#### [Exercise brief]
Every line of the material that follows must be printed again exactly.

#### [Source material]
──────

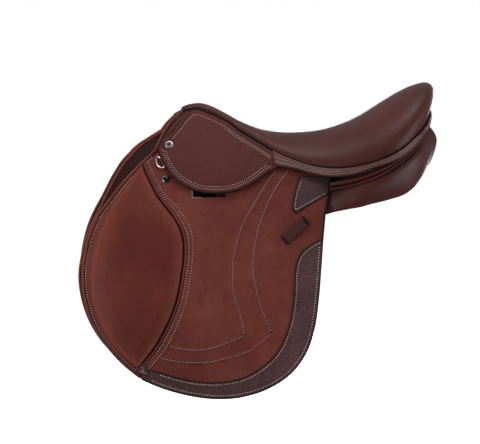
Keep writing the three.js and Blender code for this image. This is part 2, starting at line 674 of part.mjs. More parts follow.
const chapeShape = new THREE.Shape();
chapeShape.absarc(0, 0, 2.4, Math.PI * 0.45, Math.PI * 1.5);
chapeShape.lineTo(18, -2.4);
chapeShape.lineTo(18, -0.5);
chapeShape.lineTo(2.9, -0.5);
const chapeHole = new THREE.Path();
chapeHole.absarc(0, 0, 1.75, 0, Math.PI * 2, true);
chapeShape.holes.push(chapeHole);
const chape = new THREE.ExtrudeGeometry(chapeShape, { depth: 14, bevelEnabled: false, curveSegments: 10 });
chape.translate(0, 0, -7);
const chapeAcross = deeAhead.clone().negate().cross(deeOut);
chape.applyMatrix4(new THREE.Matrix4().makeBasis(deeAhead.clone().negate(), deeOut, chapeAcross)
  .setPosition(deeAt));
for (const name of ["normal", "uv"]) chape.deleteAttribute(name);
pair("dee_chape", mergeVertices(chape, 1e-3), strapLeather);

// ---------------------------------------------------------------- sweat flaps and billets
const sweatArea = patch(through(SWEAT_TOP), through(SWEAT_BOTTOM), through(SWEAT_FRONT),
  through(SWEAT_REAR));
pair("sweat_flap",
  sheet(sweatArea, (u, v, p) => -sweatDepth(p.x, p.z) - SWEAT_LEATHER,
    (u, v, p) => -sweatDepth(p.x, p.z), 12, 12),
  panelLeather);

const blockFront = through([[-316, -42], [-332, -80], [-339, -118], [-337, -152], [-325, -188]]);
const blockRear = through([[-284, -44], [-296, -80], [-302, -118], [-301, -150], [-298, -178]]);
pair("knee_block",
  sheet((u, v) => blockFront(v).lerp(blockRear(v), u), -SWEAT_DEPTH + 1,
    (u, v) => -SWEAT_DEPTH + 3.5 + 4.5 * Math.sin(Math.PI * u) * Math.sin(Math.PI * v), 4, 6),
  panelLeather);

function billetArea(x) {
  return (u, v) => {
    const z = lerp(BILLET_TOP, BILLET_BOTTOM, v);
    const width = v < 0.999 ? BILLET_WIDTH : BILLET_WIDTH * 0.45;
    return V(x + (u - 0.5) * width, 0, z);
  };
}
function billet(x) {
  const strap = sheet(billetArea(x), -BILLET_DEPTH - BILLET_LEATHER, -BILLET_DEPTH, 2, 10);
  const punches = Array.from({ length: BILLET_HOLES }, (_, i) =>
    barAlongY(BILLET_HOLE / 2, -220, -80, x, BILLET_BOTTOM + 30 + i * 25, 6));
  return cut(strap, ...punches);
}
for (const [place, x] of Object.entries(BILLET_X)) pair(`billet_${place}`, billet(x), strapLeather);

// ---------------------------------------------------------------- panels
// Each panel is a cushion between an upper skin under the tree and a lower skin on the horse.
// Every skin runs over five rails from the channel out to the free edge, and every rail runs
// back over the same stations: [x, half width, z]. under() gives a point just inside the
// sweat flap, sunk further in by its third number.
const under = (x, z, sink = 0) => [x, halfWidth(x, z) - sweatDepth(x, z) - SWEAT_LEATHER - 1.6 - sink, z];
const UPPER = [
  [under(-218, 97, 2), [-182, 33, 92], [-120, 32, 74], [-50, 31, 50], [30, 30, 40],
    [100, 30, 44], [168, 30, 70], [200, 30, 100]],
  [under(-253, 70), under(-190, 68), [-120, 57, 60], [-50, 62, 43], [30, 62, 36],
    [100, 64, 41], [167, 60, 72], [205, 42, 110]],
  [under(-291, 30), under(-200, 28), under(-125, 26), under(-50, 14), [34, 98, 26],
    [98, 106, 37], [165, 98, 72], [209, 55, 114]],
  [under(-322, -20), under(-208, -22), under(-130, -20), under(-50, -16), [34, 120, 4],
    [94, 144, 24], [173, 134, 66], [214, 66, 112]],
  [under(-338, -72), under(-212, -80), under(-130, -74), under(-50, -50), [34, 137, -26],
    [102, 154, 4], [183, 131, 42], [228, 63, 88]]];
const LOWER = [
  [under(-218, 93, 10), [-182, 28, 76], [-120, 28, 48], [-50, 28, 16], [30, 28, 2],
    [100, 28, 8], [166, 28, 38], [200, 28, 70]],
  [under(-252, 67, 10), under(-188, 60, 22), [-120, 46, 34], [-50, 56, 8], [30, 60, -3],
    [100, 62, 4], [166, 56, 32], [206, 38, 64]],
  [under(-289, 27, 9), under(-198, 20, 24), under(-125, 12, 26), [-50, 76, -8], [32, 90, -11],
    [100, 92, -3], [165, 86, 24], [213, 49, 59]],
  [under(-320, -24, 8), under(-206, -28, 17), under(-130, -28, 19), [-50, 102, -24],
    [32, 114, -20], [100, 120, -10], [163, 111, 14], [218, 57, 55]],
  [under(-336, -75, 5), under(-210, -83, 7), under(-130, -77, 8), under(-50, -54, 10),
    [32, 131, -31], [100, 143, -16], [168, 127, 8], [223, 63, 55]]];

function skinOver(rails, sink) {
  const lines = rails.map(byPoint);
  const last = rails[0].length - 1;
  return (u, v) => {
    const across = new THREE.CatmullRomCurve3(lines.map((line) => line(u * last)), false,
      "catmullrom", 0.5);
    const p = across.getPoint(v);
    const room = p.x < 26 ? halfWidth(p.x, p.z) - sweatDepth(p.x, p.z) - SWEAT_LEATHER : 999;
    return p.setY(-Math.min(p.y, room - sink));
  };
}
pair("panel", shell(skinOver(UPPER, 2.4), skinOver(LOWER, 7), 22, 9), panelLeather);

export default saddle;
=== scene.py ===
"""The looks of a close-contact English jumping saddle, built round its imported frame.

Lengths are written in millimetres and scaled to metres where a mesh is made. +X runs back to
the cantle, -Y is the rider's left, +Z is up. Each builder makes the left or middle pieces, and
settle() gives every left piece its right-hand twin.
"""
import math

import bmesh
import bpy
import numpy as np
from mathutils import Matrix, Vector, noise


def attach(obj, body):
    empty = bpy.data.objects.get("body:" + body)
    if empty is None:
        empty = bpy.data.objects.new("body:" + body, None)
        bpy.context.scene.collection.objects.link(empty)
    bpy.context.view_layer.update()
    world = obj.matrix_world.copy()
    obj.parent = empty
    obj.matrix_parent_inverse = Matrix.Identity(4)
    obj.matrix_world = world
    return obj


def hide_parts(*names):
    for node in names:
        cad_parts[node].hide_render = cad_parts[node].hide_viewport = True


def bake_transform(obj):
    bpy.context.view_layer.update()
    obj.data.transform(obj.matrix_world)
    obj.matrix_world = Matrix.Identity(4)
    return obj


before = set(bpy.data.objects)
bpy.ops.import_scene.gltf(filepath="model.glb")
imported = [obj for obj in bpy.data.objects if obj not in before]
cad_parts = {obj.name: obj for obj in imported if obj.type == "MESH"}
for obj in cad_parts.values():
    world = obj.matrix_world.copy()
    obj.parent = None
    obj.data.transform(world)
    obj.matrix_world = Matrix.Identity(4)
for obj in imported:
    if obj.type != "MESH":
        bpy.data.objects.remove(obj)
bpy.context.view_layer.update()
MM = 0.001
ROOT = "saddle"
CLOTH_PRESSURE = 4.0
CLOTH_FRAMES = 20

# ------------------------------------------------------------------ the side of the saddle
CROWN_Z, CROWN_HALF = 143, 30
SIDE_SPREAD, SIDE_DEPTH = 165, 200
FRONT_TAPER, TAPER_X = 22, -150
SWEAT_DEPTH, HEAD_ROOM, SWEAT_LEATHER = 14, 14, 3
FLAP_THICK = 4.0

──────

#### [Response]
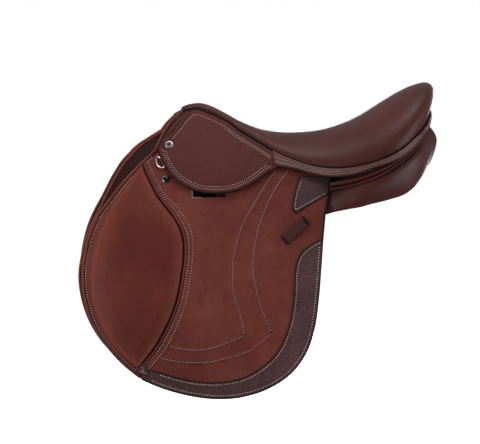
Keep writing the three.js and Blender code for this image. This is part 2, starting at line 674 of part.mjs. More parts follow.
const chapeShape = new THREE.Shape();
chapeShape.absarc(0, 0, 2.4, Math.PI * 0.45, Math.PI * 1.5);
chapeShape.lineTo(18, -2.4);
chapeShape.lineTo(18, -0.5);
chapeShape.lineTo(2.9, -0.5);
const chapeHole = new THREE.Path();
chapeHole.absarc(0, 0, 1.75, 0, Math.PI * 2, true);
chapeShape.holes.push(chapeHole);
const chape = new THREE.ExtrudeGeometry(chapeShape, { depth: 14, bevelEnabled: false, curveSegments: 10 });
chape.translate(0, 0, -7);
const chapeAcross = deeAhead.clone().negate().cross(deeOut);
chape.applyMatrix4(new THREE.Matrix4().makeBasis(deeAhead.clone().negate(), deeOut, chapeAcross)
  .setPosition(deeAt));
for (const name of ["normal", "uv"]) chape.deleteAttribute(name);
pair("dee_chape", mergeVertices(chape, 1e-3), strapLeather);

// ---------------------------------------------------------------- sweat flaps and billets
const sweatArea = patch(through(SWEAT_TOP), through(SWEAT_BOTTOM), through(SWEAT_FRONT),
  through(SWEAT_REAR));
pair("sweat_flap",
  sheet(sweatArea, (u, v, p) => -sweatDepth(p.x, p.z) - SWEAT_LEATHER,
    (u, v, p) => -sweatDepth(p.x, p.z), 12, 12),
  panelLeather);

const blockFront = through([[-316, -42], [-332, -80], [-339, -118], [-337, -152], [-325, -188]]);
const blockRear = through([[-284, -44], [-296, -80], [-302, -118], [-301, -150], [-298, -178]]);
pair("knee_block",
  sheet((u, v) => blockFront(v).lerp(blockRear(v), u), -SWEAT_DEPTH + 1,
    (u, v) => -SWEAT_DEPTH + 3.5 + 4.5 * Math.sin(Math.PI * u) * Math.sin(Math.PI * v), 4, 6),
  panelLeather);

function billetArea(x) {
  return (u, v) => {
    const z = lerp(BILLET_TOP, BILLET_BOTTOM, v);
    const width = v < 0.999 ? BILLET_WIDTH : BILLET_WIDTH * 0.45;
    return V(x + (u - 0.5) * width, 0, z);
  };
}
function billet(x) {
  const strap = sheet(billetArea(x), -BILLET_DEPTH - BILLET_LEATHER, -BILLET_DEPTH, 2, 10);
  const punches = Array.from({ length: BILLET_HOLES }, (_, i) =>
    barAlongY(BILLET_HOLE / 2, -220, -80, x, BILLET_BOTTOM + 30 + i * 25, 6));
  return cut(strap, ...punches);
}
for (const [place, x] of Object.entries(BILLET_X)) pair(`billet_${place}`, billet(x), strapLeather);

// ---------------------------------------------------------------- panels
// Each panel is a cushion between an upper skin under the tree and a lower skin on the horse.
// Every skin runs over five rails from the channel out to the free edge, and every rail runs
// back over the same stations: [x, half width, z]. under() gives a point just inside the
// sweat flap, sunk further in by its third number.
const under = (x, z, sink = 0) => [x, halfWidth(x, z) - sweatDepth(x, z) - SWEAT_LEATHER - 1.6 - sink, z];
const UPPER = [
  [under(-218, 97, 2), [-182, 33, 92], [-120, 32, 74], [-50, 31, 50], [30, 30, 40],
    [100, 30, 44], [168, 30, 70], [200, 30, 100]],
  [under(-253, 70), under(-190, 68), [-120, 57, 60], [-50, 62, 43], [30, 62, 36],
    [100, 64, 41], [167, 60, 72], [205, 42, 110]],
  [under(-291, 30), under(-200, 28), under(-125, 26), under(-50, 14), [34, 98, 26],
    [98, 106, 37], [165, 98, 72], [209, 55, 114]],
  [under(-322, -20), under(-208, -22), under(-130, -20), under(-50, -16), [34, 120, 4],
    [94, 144, 24], [173, 134, 66], [214, 66, 112]],
  [under(-338, -72), under(-212, -80), under(-130, -74), under(-50, -50), [34, 137, -26],
    [102, 154, 4], [183, 131, 42], [228, 63, 88]]];
const LOWER = [
  [under(-218, 93, 10), [-182, 28, 76], [-120, 28, 48], [-50, 28, 16], [30, 28, 2],
    [100, 28, 8], [166, 28, 38], [200, 28, 70]],
  [under(-252, 67, 10), under(-188, 60, 22), [-120, 46, 34], [-50, 56, 8], [30, 60, -3],
    [100, 62, 4], [166, 56, 32], [206, 38, 64]],
  [under(-289, 27, 9), under(-198, 20, 24), under(-125, 12, 26), [-50, 76, -8], [32, 90, -11],
    [100, 92, -3], [165, 86, 24], [213, 49, 59]],
  [under(-320, -24, 8), under(-206, -28, 17), under(-130, -28, 19), [-50, 102, -24],
    [32, 114, -20], [100, 120, -10], [163, 111, 14], [218, 57, 55]],
  [under(-336, -75, 5), under(-210, -83, 7), under(-130, -77, 8), under(-50, -54, 10),
    [32, 131, -31], [100, 143, -16], [168, 127, 8], [223, 63, 55]]];

function skinOver(rails, sink) {
  const lines = rails.map(byPoint);
  const last = rails[0].length - 1;
  return (u, v) => {
    const across = new THREE.CatmullRomCurve3(lines.map((line) => line(u * last)), false,
      "catmullrom", 0.5);
    const p = across.getPoint(v);
    const room = p.x < 26 ? halfWidth(p.x, p.z) - sweatDepth(p.x, p.z) - SWEAT_LEATHER : 999;
    return p.setY(-Math.min(p.y, room - sink));
  };
}
pair("panel", shell(skinOver(UPPER, 2.4), skinOver(LOWER, 7), 22, 9), panelLeather);

export default saddle;
=== scene.py ===
"""The looks of a close-contact English jumping saddle, built round its imported frame.

Lengths are written in millimetres and scaled to metres where a mesh is made. +X runs back to
the cantle, -Y is the rider's left, +Z is up. Each builder makes the left or middle pieces, and
settle() gives every left piece its right-hand twin.
"""
import math

import bmesh
import bpy
import numpy as np
from mathutils import Matrix, Vector, noise


def attach(obj, body):
    empty = bpy.data.objects.get("body:" + body)
    if empty is None:
        empty = bpy.data.objects.new("body:" + body, None)
        bpy.context.scene.collection.objects.link(empty)
    bpy.context.view_layer.update()
    world = obj.matrix_world.copy()
    obj.parent = empty
    obj.matrix_parent_inverse = Matrix.Identity(4)
    obj.matrix_world = world
    return obj


def hide_parts(*names):
    for node in names:
        cad_parts[node].hide_render = cad_parts[node].hide_viewport = True


def bake_transform(obj):
    bpy.context.view_layer.update()
    obj.data.transform(obj.matrix_world)
    obj.matrix_world = Matrix.Identity(4)
    return obj


before = set(bpy.data.objects)
bpy.ops.import_scene.gltf(filepath="model.glb")
imported = [obj for obj in bpy.data.objects if obj not in before]
cad_parts = {obj.name: obj for obj in imported if obj.type == "MESH"}
for obj in cad_parts.values():
    world = obj.matrix_world.copy()
    obj.parent = None
    obj.data.transform(world)
    obj.matrix_world = Matrix.Identity(4)
for obj in imported:
    if obj.type != "MESH":
        bpy.data.objects.remove(obj)
bpy.context.view_layer.update()
MM = 0.001
ROOT = "saddle"
CLOTH_PRESSURE = 4.0
CLOTH_FRAMES = 20

# ------------------------------------------------------------------ the side of the saddle
CROWN_Z, CROWN_HALF = 143, 30
SIDE_SPREAD, SIDE_DEPTH = 165, 200
FRONT_TAPER, TAPER_X = 22, -150
SWEAT_DEPTH, HEAD_ROOM, SWEAT_LEATHER = 14, 14, 3
FLAP_THICK = 4.0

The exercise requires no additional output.